Do political scientists care about effect size?

Due to the complexity of what political scientists study, we rarely (perhaps with the exception of specific topics like election forecasting) think that we are very close to estimating a given effect's real magnitude. Most researchers are aiming for statistical significance and a sign that matches their theory.

Does this mean that we don't care about trying to estimate magnitudes as closely as possible?
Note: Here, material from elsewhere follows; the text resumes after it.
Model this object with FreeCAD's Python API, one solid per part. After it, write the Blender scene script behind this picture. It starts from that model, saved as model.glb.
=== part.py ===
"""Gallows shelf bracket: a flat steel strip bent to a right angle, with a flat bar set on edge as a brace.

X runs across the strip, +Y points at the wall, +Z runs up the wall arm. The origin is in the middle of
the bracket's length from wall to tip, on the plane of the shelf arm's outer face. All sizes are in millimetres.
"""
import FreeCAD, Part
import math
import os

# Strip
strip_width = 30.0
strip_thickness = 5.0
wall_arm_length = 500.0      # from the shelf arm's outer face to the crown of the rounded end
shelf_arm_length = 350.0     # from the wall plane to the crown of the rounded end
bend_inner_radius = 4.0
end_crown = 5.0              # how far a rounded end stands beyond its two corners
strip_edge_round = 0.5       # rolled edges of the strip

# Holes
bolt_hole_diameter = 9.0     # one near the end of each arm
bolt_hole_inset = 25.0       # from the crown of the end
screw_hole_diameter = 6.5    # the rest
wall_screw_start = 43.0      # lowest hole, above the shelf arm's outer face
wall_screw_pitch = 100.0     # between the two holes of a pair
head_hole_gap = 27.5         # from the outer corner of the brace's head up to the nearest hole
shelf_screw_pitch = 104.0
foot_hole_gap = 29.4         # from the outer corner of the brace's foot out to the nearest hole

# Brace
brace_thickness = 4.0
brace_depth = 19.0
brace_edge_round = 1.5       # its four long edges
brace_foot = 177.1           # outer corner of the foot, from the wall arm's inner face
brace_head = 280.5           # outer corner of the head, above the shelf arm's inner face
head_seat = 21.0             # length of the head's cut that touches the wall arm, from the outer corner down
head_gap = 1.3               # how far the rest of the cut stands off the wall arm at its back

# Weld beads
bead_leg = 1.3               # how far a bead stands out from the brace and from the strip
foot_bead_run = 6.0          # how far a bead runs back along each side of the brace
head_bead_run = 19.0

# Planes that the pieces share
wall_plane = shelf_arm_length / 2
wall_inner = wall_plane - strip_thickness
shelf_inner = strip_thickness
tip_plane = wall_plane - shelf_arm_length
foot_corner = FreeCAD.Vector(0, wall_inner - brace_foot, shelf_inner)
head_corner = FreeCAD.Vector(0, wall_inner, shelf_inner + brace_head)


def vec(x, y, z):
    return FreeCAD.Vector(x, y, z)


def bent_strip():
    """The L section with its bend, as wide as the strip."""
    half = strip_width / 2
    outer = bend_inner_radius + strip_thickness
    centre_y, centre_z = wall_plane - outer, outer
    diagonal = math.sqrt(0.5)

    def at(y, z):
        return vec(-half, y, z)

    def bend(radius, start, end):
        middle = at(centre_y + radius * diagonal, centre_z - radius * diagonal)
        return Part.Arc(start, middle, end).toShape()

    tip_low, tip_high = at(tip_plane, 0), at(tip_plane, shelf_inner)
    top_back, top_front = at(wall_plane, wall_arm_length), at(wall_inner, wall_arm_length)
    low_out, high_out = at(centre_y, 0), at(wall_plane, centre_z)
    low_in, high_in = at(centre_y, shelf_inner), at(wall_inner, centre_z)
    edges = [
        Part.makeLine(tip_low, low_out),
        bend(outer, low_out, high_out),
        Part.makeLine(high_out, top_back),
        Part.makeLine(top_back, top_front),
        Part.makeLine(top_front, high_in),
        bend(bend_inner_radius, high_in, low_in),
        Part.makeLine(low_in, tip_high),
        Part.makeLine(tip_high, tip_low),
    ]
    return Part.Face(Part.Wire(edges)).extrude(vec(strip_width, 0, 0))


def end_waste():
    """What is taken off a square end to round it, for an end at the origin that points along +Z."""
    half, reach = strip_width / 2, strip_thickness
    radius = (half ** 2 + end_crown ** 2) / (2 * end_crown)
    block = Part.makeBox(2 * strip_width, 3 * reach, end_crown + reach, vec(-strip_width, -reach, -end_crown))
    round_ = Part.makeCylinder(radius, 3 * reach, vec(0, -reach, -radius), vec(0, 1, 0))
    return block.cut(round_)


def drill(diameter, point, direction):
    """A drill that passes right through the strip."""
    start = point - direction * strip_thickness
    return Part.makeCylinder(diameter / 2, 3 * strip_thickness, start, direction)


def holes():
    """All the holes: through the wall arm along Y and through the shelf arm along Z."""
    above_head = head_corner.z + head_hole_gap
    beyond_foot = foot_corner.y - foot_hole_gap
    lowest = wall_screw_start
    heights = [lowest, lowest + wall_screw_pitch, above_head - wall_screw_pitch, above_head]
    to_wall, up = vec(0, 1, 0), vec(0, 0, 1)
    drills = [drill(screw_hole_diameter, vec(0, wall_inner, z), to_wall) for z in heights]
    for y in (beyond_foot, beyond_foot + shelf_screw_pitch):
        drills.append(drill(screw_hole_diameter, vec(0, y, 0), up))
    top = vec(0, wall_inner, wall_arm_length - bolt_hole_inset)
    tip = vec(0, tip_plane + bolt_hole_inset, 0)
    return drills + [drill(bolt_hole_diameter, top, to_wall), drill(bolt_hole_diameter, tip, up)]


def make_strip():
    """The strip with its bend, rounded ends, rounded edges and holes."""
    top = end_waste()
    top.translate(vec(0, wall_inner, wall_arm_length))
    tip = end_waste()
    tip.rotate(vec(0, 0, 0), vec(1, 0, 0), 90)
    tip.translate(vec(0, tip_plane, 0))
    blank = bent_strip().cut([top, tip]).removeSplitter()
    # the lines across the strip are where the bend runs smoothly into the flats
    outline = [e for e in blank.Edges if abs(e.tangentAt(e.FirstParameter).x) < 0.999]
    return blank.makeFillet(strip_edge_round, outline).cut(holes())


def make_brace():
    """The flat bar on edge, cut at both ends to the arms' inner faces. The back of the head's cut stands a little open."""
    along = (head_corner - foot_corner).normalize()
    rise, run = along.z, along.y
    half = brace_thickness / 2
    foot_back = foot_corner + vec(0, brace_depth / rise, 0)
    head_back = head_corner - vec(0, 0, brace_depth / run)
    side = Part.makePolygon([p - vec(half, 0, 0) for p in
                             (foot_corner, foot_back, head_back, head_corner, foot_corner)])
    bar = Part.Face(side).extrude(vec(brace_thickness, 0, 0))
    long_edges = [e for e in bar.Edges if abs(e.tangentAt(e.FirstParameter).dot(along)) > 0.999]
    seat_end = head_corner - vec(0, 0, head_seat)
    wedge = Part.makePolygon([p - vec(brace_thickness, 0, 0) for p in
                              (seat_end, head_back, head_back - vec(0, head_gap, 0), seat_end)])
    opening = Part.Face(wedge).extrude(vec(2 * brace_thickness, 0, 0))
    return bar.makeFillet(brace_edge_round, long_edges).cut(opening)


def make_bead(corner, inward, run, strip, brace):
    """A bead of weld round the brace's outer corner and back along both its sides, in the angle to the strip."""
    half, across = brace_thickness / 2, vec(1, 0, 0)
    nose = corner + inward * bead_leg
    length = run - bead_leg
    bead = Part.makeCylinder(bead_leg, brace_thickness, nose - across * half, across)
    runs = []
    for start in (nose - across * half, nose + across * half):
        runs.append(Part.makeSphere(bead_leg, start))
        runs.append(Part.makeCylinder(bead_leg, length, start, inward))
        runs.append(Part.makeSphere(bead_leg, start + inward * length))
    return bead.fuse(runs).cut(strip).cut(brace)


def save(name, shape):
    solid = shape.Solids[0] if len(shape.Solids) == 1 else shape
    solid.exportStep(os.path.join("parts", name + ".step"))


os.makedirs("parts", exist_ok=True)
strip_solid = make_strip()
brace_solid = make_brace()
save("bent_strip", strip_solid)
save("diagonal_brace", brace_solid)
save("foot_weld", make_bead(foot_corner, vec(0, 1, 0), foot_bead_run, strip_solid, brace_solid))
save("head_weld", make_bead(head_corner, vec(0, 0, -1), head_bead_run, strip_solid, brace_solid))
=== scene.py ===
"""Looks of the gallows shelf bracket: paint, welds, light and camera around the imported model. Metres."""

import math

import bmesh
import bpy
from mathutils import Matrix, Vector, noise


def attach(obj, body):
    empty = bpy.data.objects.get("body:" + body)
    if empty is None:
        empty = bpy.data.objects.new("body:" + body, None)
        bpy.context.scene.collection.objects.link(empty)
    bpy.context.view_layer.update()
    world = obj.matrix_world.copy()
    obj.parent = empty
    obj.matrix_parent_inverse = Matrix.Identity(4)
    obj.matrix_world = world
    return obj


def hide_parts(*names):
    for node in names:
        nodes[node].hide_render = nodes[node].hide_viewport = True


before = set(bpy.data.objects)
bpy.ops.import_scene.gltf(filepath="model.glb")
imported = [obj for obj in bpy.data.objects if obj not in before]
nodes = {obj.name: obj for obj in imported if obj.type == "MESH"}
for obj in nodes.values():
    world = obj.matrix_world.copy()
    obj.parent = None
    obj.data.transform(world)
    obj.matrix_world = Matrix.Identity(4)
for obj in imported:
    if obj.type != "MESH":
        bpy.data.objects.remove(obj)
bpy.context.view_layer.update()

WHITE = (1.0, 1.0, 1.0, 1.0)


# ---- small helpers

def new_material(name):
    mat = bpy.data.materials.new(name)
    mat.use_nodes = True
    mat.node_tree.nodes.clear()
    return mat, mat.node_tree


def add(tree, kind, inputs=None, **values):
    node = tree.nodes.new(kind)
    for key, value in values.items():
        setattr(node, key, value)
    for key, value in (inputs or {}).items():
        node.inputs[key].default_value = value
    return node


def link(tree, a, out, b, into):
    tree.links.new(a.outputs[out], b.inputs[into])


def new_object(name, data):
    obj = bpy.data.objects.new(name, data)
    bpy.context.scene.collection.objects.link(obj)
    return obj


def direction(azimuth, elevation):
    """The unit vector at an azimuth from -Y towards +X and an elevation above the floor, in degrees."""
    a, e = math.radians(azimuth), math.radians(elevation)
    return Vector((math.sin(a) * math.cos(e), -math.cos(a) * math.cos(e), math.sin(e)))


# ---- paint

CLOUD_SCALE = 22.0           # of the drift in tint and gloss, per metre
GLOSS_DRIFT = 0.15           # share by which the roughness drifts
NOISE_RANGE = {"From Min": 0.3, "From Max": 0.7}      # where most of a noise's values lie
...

Looking at political science practice pre-publication, there is a lot of evidence that we do care about Type M errors. Considerable effort is given to finding new estimation methods that produce less biased results. Questions of omitted variable bias are very common at research seminars and in journal reviews. Most researchers do carefully build their data sets and code to minimise coding/data bias. Many of these efforts are focused on the headline stuff--whether or not a given effect is significant and what the direction of the effect is. But, these efforts are also part of a desire to make the most accurate estimate of an effect as possible.

However, the review process and journals' responses to finding Type M errors caused by honest coding/data errors in published findings suggest that perhaps we don't care about effect size. Reviewers almost never look at code and data. Journals (as far as I know, please correct me if I'm wrong) never append information on replications that find Type M errors to original papers.
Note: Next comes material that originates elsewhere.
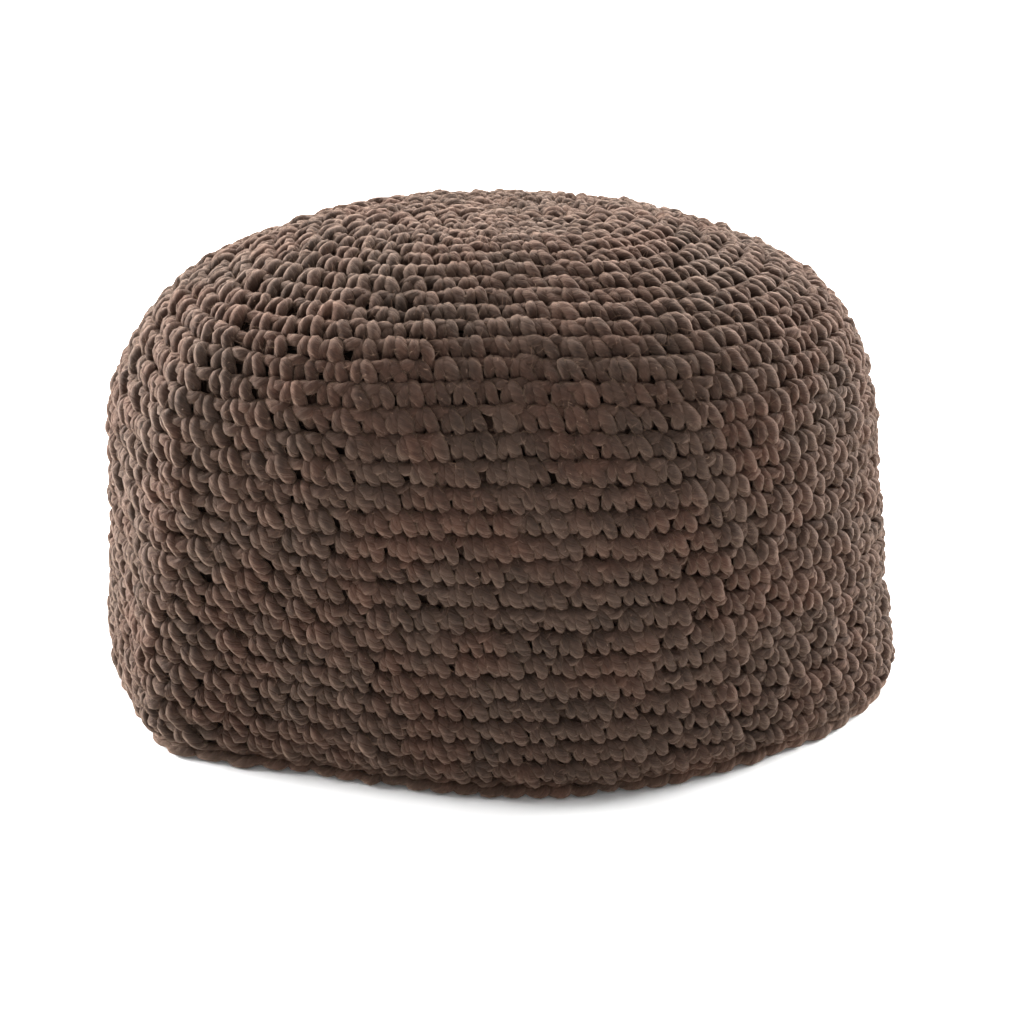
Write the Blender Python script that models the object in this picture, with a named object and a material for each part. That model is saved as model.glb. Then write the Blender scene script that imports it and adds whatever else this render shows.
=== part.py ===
# Crocheted kufi cap: one hollow fabric shell and the finishing round along its rim
import math

import bmesh
import bpy
from mathutils import Vector

MM = 0.001

# Outline of the rim seen from above: an oval, a little flatter in front (-Y) than behind
HALF_WIDTH = 95.0 * MM
FRONT_DEPTH = 77.0 * MM
BACK_DEPTH = 82.0 * MM
# Where the axis of the rounds stands, so that the origin is under the middle of the cap's box
AXIS_X = 1.19 * MM
AXIS_Y = -3.36 * MM

# The profile from rim to crown is run at this radius, then stretched to the oval
PROFILE_RADIUS = 95.0 * MM
PROFILE_STEPS = 360

# Fabric and the rounds it is worked in, counted from the rim edging to the middle of the crown
WALL = 4.6 * MM
ROUNDS = 33
RIB_HEIGHT = 1.1 * MM

# The finishing round, an octagonal cord that lies flat on its lowest side
EDGING_HEIGHT = 4.0 * MM
EDGING_WIDTH = 5.2 * MM
GAP = 0.3 * MM

# Mesh density, and the steps to each side that a surface direction is measured over
COLUMNS = 56
INNER_RINGS = 16
NORMAL_TURN = 0.02
NORMAL_STEP = 1.0 * MM
SHARP_ANGLE = math.radians(50)

# How far the fabric leans inward from upright, by share of the way from rim to crown centre
LEAN_TABLE = (
    # share, lean_deg
    (0.00, -12.0),
    (0.05, -2.5),
    (0.12, 6.0),
    (0.24, 6.5),
    (0.36, 6.5),
    (0.46, 17.5),
    (0.54, 42.0),
    (0.62, 68.0),
    (0.72, 70.5),
    (0.84, 88.5),
    (1.00, 91.0),
)

# Soft corners and flats that run up the wall: where each is, and how far it pushes the fabric
# out at the rim's size. Higher up the push shrinks with the rounds.
FOLD_SHARES = (0.00, 0.18, 0.38, 0.56, 0.72, 1.00)
FOLD_TABLE = (
    # name, angle_deg, width_deg, push_mm at each of the shares above
    ("left_side", 185.0, 18.0, (9.0, 7.0, 7.0, 2.5, 0.0, 0.0)),
    ("front_left_corner", 238.0, 16.0, (-3.5, -1.0, 1.0, 3.5, 4.5, 1.0)),
    ("front_flat", 270.0, 18.0, (-1.5, -3.0, -4.5, -7.5, -9.5, -9.0)),
    ("front_right_corner", 306.0, 18.0, (1.5, 2.0, 2.5, 2.5, 2.0, 0.0)),
    ("right_flare", 342.0, 15.0, (11.5, 6.5, 4.0, 2.5, 0.5, 0.0)),
    ("back_right_corner", 31.0, 15.0, (5.0, 5.0, 5.0, 4.0, 3.0, 2.0)),
    ("back_left_corner", 148.0, 15.0, (5.0, 5.0, 5.0, 4.0, 3.0, 2.0)),
)

# The crisp crease from the rim up the left front: its place and push at each of those shares,
# how fast the push fades to its sides, and how round its edge is
CREASE_DEG = (216.5, 215.5, 218.5, 217.5, 205.0, 213.0)
CREASE_PUSH_MM = (12.0, 10.0, 8.0, 7.5, 7.5, 3.0)
CREASE_FADE_DEG = 13.0
CREASE_ROUND_DEG = 3.0


def lean_at(share):
    # Lean of the fabric from upright, in radians
    for (share_a, lean_a), (share_b, lean_b) in zip(LEAN_TABLE, LEAN_TABLE[1:]):
        if share <= share_b:
            part = (share - share_a) / (share_b - share_a)
            return math.radians(lean_a + (lean_b - lean_a) * part)
    return math.radians(LEAN_TABLE[-1][1])


def make_profile():
    # Rows of arc length, radius and height from the rim to the middle of the crown.
    # The length is the one that just closes the crown.
    shares = [i / PROFILE_STEPS for i in range(PROFILE_STEPS + 1)]
    inward = 0.0
    upward = 0.0
    steps = [(0.0, 0.0)]
    for share_a, share_b in zip(shares, shares[1:]):
        lean = lean_at((share_a + share_b) / 2)
        inward += math.sin(lean) / PROFILE_STEPS
        upward += math.cos(lean) / PROFILE_STEPS
        steps.append((inward, upward))
    length = PROFILE_RADIUS / inward
    rows = []
    for share, (step_in, step_up) in zip(shares, steps):
        rows.append((share * length, PROFILE_RADIUS - step_in * length, step_up * length))
    return rows


PROFILE = make_profile()
ARC_LENGTH = PROFILE[-1][0]


def profile_at(arc):
    # Radius and height of the profile at an arc length from the rim
    place = min(max(arc / ARC_LENGTH, 0.0), 1.0) * PROFILE_STEPS
    index = min(int(place), PROFILE_STEPS - 1)
    part = place - index
    row_a = PROFILE[index]
    row_b = PROFILE[index + 1]
    radius = row_a[1] + (row_b[1] - row_a[1]) * part
    height = row_a[2] + (row_b[2] - row_a[2]) * part
    return max(radius, 0.0), height


def oval_radius(angle):
    # Distance from the axis to the rim's oval in the direction of the angle
    depth = FRONT_DEPTH if math.sin(angle) < 0 else BACK_DEPTH
    return 1 / math.hypot(math.cos(angle) / HALF_WIDTH, math.sin(angle) / depth)


def eased(values, share):
    # Value at a share of the height, eased between the shares of the fold table
    pairs = list(zip(FOLD_SHARES, values))
    for (share_a, value_a), (share_b, value_b) in zip(pairs, pairs[1:]):
        if share <= share_b:
            part = (share - share_a) / (share_b - share_a)
            part = part * part * (3 - 2 * part)
            return value_a + (value_b - value_a) * part
    return values[-1]


def fold_push(angle, share):
    # Sum of what the corners, flats and crease push the fabric out, or pull it in
    push = 0.0
    for _name, centre_deg, width_deg, pushes in FOLD_TABLE:
        turn = (math.degrees(angle) - centre_deg + 180.0) % 360.0 - 180.0
        push += eased(pushes, share) * MM * math.exp(-0.5 * (turn / width_deg) ** 2)
    turn = (math.degrees(angle) - eased(CREASE_DEG, share) + 180.0) % 360.0 - 180.0
    fade = (math.hypot(turn, CREASE_ROUND_DEG) - CREASE_ROUND_DEG) / CREASE_FADE_DEG
    return push + eased(CREASE_PUSH_MM, share) * MM * math.exp(-fade)


def surface_point(angle, arc):
    # Point on the outside of the fabric, without the ribs
    radius, height = profile_at(arc)
    reach = oval_radius(angle) + fold_push(angle, arc / ARC_LENGTH)
    reach *= radius / PROFILE_RADIUS
    return Vector((AXIS_X + reach * math.cos(angle), AXIS_Y + reach * math.sin(angle), height))


def surface_normal(angle, arc):
    # Outward direction of the fabric, from points a little to each side
    along = surface_point(angle + NORMAL_TURN, arc) - surface_point(angle - NORMAL_TURN, arc)
    upward = surface_point(angle, arc + NORMAL_STEP) - surface_point(angle, arc - NORMAL_STEP)
    return along.cross(upward).normalized()


def fabric_material(name, colour, roughness):
    material = bpy.data.materials.new(name)
    material.use_nodes = True
    shader = material.node_tree.nodes["Principled BSDF"]
    shader.inputs["Base Color"].default_value = (*colour, 1.0)
    shader.inputs["Roughness"].default_value = roughness
    shader.inputs["Metallic"].default_value = 0.0
    return material


def mesh_object(name, bm, material):
    mesh = bpy.data.meshes.new(name)
    bm.to_mesh(mesh)
    bm.free()
    mesh.shade_smooth()
    mesh.set_sharp_from_angle(angle=SHARP_ANGLE)
    mesh.materials.append(material)
    obj = bpy.data.objects.new(name, mesh)
    bpy.context.scene.collection.objects.link(obj)
    return obj


def ring_of(bm, points):
    return [bm.verts.new(point) for point in points]


def join_rings(bm, lower, upper):
    # Quads between two rings; they face out where the upper ring follows the lower one upward
    count = len(lower)
    for i in range(count):
        j = (i + 1) % count
        bm.faces.new((lower[i], lower[j], upper[j], upper[i]))


def close_with_point(bm, ring, centre):
    count = len(ring)
    for i in range(count):
        bm.faces.new((ring[i], ring[(i + 1) % count], centre))


def angles(arc):
    # Directions of the columns at an arc length. One column always runs along the crease.
    crease = math.radians(eased(CREASE_DEG, arc / ARC_LENGTH))
    return [crease + 2 * math.pi * i / COLUMNS for i in range(COLUMNS)]


def make_cap_body():
    # Outside: a groove and a crest for every round. Inside: a smooth wall WALL deep.
    start = EDGING_HEIGHT + GAP
    round_height = (ARC_LENGTH - start) / ROUNDS
    bm = bmesh.new()
    outer = []
    for half in range(2 * ROUNDS - 1):
        arc = start + half * round_height / 2
        rib = RIB_HEIGHT if half % 2 else 0.0
        points = [surface_point(a, arc) + surface_normal(a, arc) * rib for a in angles(arc)]
        if half == 0:
            points = [Vector((p.x, p.y, start)) for p in points]
        outer.append(ring_of(bm, points))
    inner = []
    for step in range(INNER_RINGS):
        arc = start + (ARC_LENGTH - start) * step / INNER_RINGS
        points = [surface_point(a, arc) - surface_normal(a, arc) * WALL for a in angles(arc)]
        if step == 0:
            points = [Vector((p.x, p.y, start)) for p in points]
        inner.append(ring_of(bm, points))
    top = surface_point(0, ARC_LENGTH)
    outer_centre = bm.verts.new(top)
    inner_centre = bm.verts.new(top - Vector((0, 0, WALL)))
    for lower, upper in zip(outer, outer[1:]):
        join_rings(bm, lower, upper)
    close_with_point(bm, outer[-1], outer_centre)
    for lower, upper in zip(inner, inner[1:]):
        join_rings(bm, upper, lower)
    close_with_point(bm, inner[-1][::-1], inner_centre)
    join_rings(bm, inner[0], outer[0])
    return mesh_object("cap_body", bm, fabric_material("brown_wool", (0.055, 0.034, 0.024), 0.95))


def make_rim_edging():
    # An octagonal cord that follows the rim under the middle of the wall
    half_height = EDGING_HEIGHT / 2
    half_width = EDGING_WIDTH / 2
    reach = 1 / math.cos(math.pi / 8)
    bm = bmesh.new()
    rings = []
    for corner in range(8):
        turn = math.pi / 8 + corner * math.pi / 4
        outward = half_width * reach * math.cos(turn) - half_width
        height = half_height + half_height * reach * math.sin(turn)
        points = []
        for a in angles(half_height):
            normal = surface_normal(a, half_height)
            level = Vector((normal.x, normal.y, 0)).normalized()
            edge = surface_point(a, half_height)
            points.append(Vector((edge.x, edge.y, height)) + level * outward)
        rings.append(ring_of(bm, points))
    for corner in range(8):
        join_rings(bm, rings[corner], rings[(corner + 1) % 8])
    return mesh_object("rim_edging", bm, fabric_material("brown_wool_edge", (0.075, 0.048, 0.034), 0.95))


def main():
    for old in list(bpy.data.objects):
        bpy.data.objects.remove(old, do_unlink=True)
    make_cap_body()
    make_rim_edging()


main()
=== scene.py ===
# Looks of the crocheted kufi cap: its yarn stitch by stitch, the finishing round, fuzz, light and camera
import math

import bpy
import numpy as np
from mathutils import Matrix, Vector


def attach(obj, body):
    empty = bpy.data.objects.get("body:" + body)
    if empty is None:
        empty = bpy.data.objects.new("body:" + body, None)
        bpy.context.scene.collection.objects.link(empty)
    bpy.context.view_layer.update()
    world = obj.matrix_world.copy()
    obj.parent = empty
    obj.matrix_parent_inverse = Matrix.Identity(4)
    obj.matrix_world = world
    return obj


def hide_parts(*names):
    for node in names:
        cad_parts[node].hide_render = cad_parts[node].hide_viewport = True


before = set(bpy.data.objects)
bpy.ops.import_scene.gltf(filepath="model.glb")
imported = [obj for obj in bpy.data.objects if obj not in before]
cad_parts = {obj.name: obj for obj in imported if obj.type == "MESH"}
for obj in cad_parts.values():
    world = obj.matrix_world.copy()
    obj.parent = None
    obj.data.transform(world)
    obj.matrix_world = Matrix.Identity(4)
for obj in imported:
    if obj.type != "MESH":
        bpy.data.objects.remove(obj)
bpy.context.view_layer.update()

MM = 0.001

# Outline, profile and folds of the fabric: the same values as in the cap's solids
HALF_WIDTH = 95.0 * MM
FRONT_DEPTH = 77.0 * MM
BACK_DEPTH = 82.0 * MM
AXIS_X = 1.19 * MM
AXIS_Y = -3.36 * MM
PROFILE_RADIUS = 95.0 * MM
PROFILE_STEPS = 360
ROUNDS = 33
EDGING_HEIGHT = 4.0 * MM
GAP = 0.3 * MM
NORMAL_TURN = 0.02
NORMAL_STEP = 1.0 * MM
LEAN_TABLE = (
    # share of the way from rim to crown centre, lean_deg inward from upright
    (0.00, -12.0),
    (0.05, -2.5),
    (0.12, 6.0),
    (0.24, 6.5),
    (0.36, 6.5),
    (0.46, 17.5),
    (0.54, 42.0),
    (0.62, 68.0),
    (0.72, 70.5),
    (0.84, 88.5),
    (1.00, 91.0),
)
FOLD_SHARES = (0.00, 0.18, 0.38, 0.56, 0.72, 1.00)
FOLD_TABLE = (
    # name, angle_deg, width_deg, push_mm at each of the shares above
    ("left_side", 185.0, 18.0, (9.0, 7.0, 7.0, 2.5, 0.0, 0.0)),
    ("front_left_corner", 238.0, 16.0, (-3.5, -1.0, 1.0, 3.5, 4.5, 1.0)),
    ("front_flat", 270.0, 18.0, (-1.5, -3.0, -4.5, -7.5, -9.5, -9.0)),
    ("front_right_corner", 306.0, 18.0, (1.5, 2.0, 2.5, 2.5, 2.0, 0.0)),
    ("right_flare", 342.0, 15.0, (11.5, 6.5, 4.0, 2.5, 0.5, 0.0)),
    ("back_right_corner", 31.0, 15.0, (5.0, 5.0, 5.0, 4.0, 3.0, 2.0)),
    ("back_left_corner", 148.0, 15.0, (5.0, 5.0, 5.0, 4.0, 3.0, 2.0)),
)
CREASE_DEG = (216.5, 215.5, 218.5, 217.5, 205.0, 213.0)
CREASE_PUSH_MM = (12.0, 10.0, 8.0, 7.5, 7.5, 3.0)
CREASE_FADE_DEG = 13.0
CREASE_ROUND_DEG = 3.0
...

I have a simple prescription for demonstrating that we actually care about estimating accurate effect sizes:

Develop a standard practice of including a short authored write up of the data/code bias with corrected results in the original article's supplementary materials. Append a notice to the article pointing to this.

Doing this would not only give readers more accurate effect size estimates, but also make replication materials more useful.

Standardising the practice of publishing authored notes will incentivise people to use replication materials, find errors, and publicly correct them.